▶ **Given instruction**
Copy out all lines that carry the word "update".

▶ **Supplied material**

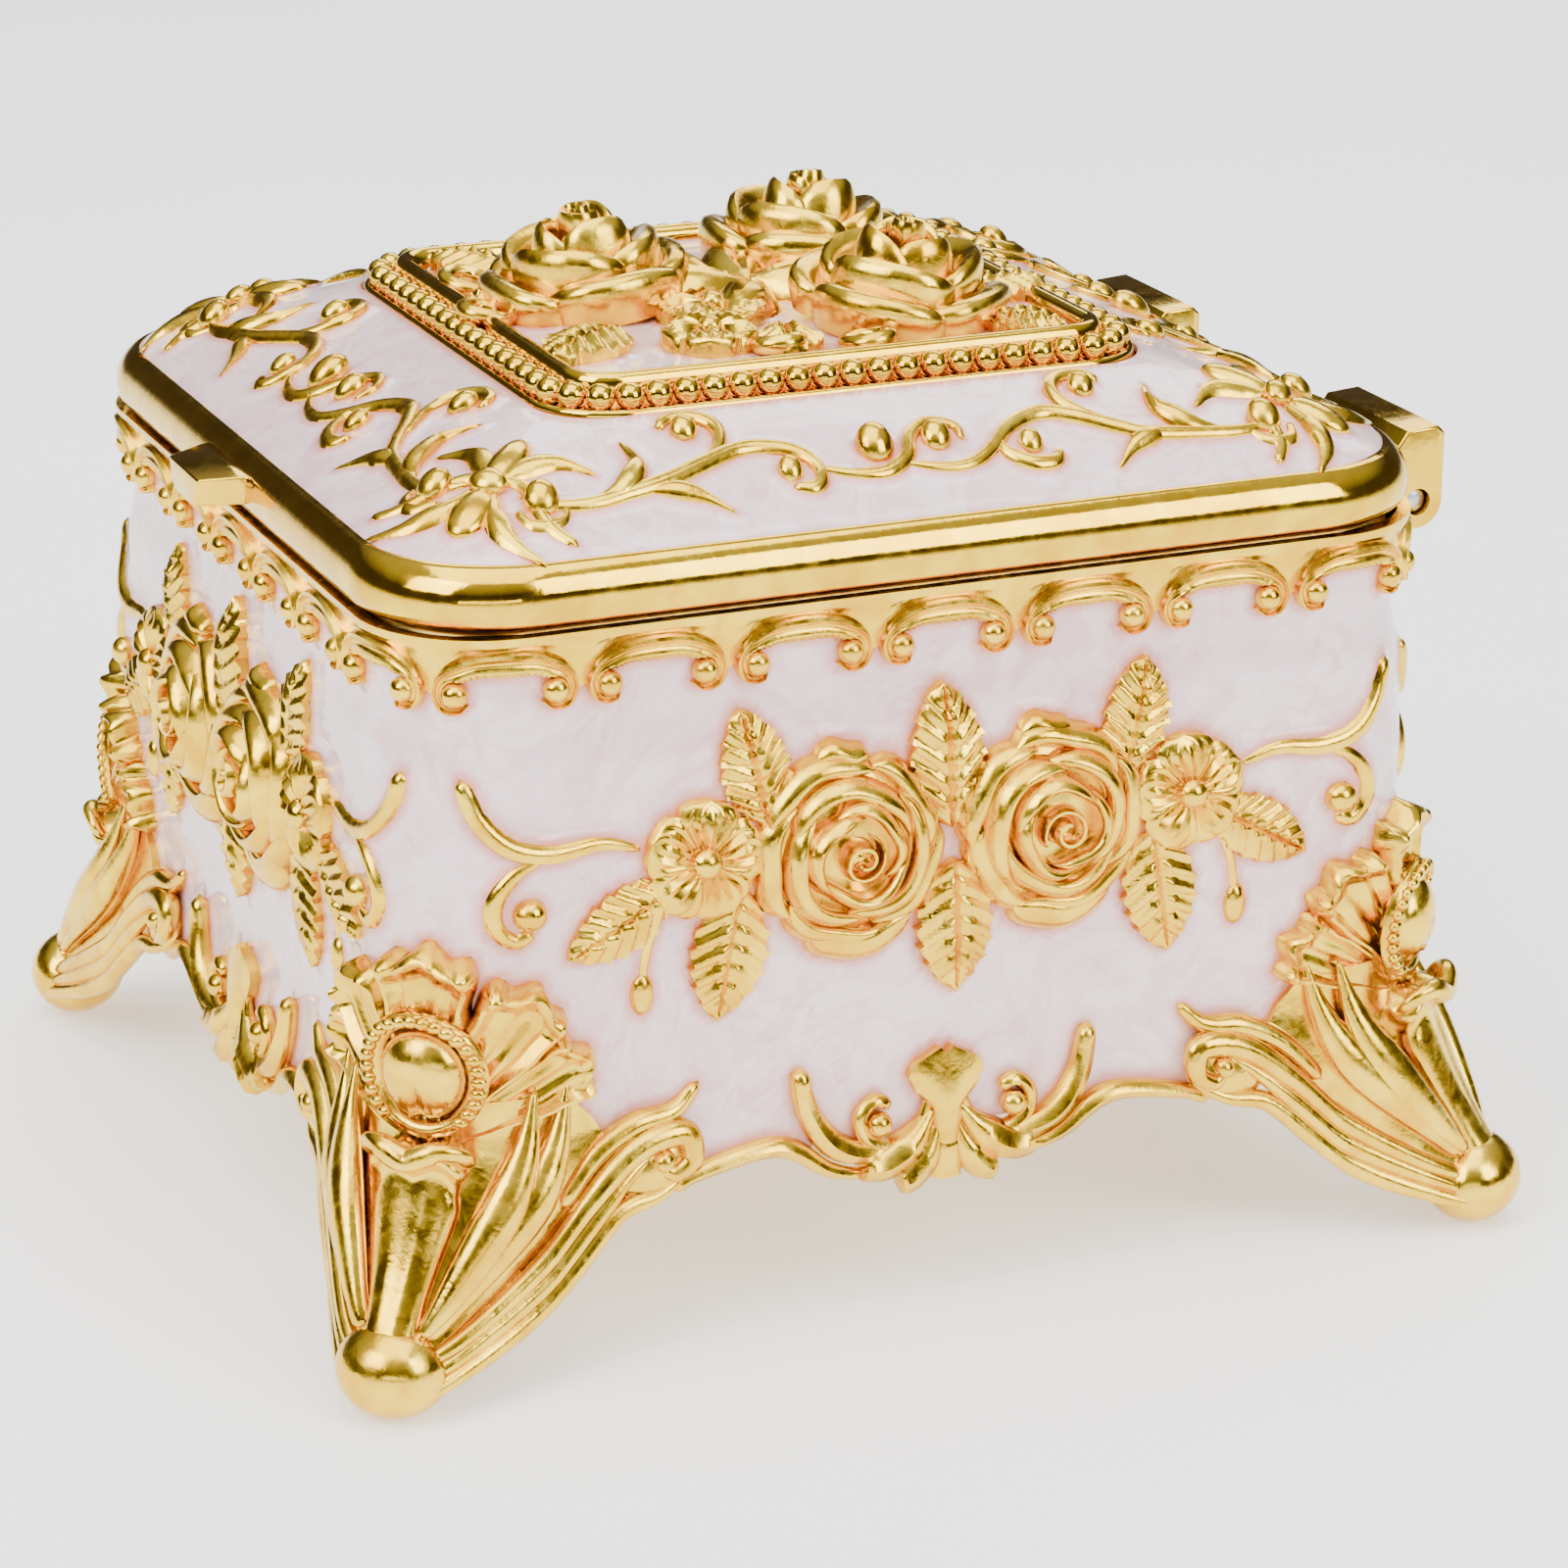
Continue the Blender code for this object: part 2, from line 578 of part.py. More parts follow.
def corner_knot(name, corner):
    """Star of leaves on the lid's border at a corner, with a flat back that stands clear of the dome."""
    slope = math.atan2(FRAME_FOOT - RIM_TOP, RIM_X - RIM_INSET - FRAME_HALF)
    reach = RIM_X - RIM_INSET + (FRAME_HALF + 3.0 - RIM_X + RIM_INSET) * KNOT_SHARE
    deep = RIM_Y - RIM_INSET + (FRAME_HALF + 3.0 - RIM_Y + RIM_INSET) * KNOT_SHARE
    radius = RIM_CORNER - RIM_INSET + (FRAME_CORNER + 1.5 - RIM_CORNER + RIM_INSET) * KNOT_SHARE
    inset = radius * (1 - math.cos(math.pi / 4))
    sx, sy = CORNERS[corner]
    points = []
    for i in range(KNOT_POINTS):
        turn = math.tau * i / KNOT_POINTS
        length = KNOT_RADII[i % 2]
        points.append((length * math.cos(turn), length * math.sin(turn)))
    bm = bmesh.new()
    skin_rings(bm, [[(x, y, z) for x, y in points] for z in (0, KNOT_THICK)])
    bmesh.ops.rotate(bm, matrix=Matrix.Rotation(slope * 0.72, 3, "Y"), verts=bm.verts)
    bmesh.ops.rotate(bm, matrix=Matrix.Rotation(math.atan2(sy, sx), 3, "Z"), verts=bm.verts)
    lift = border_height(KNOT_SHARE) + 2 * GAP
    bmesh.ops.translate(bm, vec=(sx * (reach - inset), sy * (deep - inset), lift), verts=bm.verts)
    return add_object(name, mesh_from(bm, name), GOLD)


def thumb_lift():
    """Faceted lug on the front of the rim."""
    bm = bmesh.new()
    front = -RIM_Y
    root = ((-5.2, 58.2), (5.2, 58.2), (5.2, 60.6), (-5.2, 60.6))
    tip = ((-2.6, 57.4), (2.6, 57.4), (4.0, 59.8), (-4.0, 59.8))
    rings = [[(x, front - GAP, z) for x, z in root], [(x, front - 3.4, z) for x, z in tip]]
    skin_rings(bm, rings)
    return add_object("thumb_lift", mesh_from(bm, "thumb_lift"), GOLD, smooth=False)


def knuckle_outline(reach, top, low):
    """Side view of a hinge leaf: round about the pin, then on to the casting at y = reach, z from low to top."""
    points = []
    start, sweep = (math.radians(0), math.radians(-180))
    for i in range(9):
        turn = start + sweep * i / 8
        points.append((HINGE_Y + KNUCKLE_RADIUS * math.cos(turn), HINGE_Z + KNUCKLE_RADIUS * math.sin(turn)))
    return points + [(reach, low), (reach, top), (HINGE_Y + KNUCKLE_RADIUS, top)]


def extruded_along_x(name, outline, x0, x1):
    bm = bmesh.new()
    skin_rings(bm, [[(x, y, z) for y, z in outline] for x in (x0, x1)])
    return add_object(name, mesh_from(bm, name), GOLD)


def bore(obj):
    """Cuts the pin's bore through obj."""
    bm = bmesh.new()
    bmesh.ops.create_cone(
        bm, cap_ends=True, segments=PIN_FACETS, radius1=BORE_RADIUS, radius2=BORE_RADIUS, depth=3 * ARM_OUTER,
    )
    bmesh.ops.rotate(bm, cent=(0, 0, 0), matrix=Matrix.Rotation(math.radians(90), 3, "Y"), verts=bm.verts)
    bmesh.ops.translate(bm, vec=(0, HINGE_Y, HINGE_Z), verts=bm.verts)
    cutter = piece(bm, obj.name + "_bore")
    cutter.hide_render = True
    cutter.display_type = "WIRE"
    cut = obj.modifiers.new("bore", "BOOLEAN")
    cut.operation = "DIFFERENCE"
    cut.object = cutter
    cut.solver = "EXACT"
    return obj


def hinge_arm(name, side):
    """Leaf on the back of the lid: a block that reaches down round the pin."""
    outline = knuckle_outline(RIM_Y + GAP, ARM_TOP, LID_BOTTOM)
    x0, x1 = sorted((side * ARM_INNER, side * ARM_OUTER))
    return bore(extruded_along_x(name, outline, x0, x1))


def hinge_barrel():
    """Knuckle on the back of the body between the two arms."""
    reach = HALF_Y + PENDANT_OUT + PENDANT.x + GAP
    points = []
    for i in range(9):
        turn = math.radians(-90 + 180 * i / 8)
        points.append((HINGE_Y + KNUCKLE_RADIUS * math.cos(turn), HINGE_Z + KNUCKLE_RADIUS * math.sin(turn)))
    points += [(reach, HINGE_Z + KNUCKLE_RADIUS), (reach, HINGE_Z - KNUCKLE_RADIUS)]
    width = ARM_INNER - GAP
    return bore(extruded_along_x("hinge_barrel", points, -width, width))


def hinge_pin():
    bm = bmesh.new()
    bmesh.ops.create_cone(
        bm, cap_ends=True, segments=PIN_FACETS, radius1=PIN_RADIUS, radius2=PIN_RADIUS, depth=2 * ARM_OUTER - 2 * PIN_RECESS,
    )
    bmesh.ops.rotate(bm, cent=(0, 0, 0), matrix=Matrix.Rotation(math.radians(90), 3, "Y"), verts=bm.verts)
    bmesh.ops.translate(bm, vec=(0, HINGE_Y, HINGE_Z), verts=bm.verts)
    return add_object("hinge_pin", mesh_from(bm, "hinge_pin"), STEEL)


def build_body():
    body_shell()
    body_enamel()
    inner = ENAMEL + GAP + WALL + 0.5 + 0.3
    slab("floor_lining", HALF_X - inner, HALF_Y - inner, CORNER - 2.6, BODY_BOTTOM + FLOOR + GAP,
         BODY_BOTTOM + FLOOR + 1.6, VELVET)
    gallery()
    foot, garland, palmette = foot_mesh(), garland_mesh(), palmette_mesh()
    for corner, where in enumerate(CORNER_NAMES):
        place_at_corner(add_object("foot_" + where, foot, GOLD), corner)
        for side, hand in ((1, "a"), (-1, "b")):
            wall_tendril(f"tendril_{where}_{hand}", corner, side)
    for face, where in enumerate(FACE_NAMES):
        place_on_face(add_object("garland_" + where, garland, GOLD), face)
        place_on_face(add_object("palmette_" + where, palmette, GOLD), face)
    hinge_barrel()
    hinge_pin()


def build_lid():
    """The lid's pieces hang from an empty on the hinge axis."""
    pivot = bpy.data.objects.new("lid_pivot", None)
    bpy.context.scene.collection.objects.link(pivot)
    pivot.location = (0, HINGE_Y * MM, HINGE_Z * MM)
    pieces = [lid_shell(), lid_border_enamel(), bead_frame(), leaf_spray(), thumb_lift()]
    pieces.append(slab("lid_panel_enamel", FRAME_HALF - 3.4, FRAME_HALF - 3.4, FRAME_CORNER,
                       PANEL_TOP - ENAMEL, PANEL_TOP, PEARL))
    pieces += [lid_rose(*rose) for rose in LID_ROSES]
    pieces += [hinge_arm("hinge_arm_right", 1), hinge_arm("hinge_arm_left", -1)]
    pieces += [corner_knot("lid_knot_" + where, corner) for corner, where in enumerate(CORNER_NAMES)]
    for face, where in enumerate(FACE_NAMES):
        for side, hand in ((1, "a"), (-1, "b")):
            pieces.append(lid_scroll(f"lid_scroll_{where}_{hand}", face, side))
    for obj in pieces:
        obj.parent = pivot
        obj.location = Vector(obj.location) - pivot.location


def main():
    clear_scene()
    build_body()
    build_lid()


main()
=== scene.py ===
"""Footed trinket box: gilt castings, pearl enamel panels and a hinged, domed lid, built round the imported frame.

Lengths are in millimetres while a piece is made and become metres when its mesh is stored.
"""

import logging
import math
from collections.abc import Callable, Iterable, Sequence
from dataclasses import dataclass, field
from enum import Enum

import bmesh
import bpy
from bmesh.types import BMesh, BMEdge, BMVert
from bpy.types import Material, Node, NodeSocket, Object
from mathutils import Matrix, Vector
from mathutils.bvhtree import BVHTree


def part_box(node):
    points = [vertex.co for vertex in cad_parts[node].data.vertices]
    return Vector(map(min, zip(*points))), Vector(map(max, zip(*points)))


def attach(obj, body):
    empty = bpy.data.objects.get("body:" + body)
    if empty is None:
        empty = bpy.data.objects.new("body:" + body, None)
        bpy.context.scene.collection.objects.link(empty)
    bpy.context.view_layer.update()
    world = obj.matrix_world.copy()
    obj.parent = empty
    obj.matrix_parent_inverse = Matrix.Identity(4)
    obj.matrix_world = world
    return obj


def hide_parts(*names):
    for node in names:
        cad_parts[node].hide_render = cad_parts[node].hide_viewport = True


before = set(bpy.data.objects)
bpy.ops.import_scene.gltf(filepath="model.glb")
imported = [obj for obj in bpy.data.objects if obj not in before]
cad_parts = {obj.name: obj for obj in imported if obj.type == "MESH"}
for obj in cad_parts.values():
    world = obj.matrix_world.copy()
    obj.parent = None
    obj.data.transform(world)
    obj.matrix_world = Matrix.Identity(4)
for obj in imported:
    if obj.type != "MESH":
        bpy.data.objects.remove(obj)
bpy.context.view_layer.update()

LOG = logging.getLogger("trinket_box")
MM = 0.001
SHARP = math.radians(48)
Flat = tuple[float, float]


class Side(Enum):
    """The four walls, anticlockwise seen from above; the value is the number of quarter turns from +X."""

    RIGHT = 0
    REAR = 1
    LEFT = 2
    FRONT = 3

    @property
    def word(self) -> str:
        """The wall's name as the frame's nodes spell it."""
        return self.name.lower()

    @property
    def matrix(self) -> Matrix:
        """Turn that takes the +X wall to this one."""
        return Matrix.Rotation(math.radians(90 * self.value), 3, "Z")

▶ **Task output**
    bpy.context.view_layer.update()
bpy.context.view_layer.update()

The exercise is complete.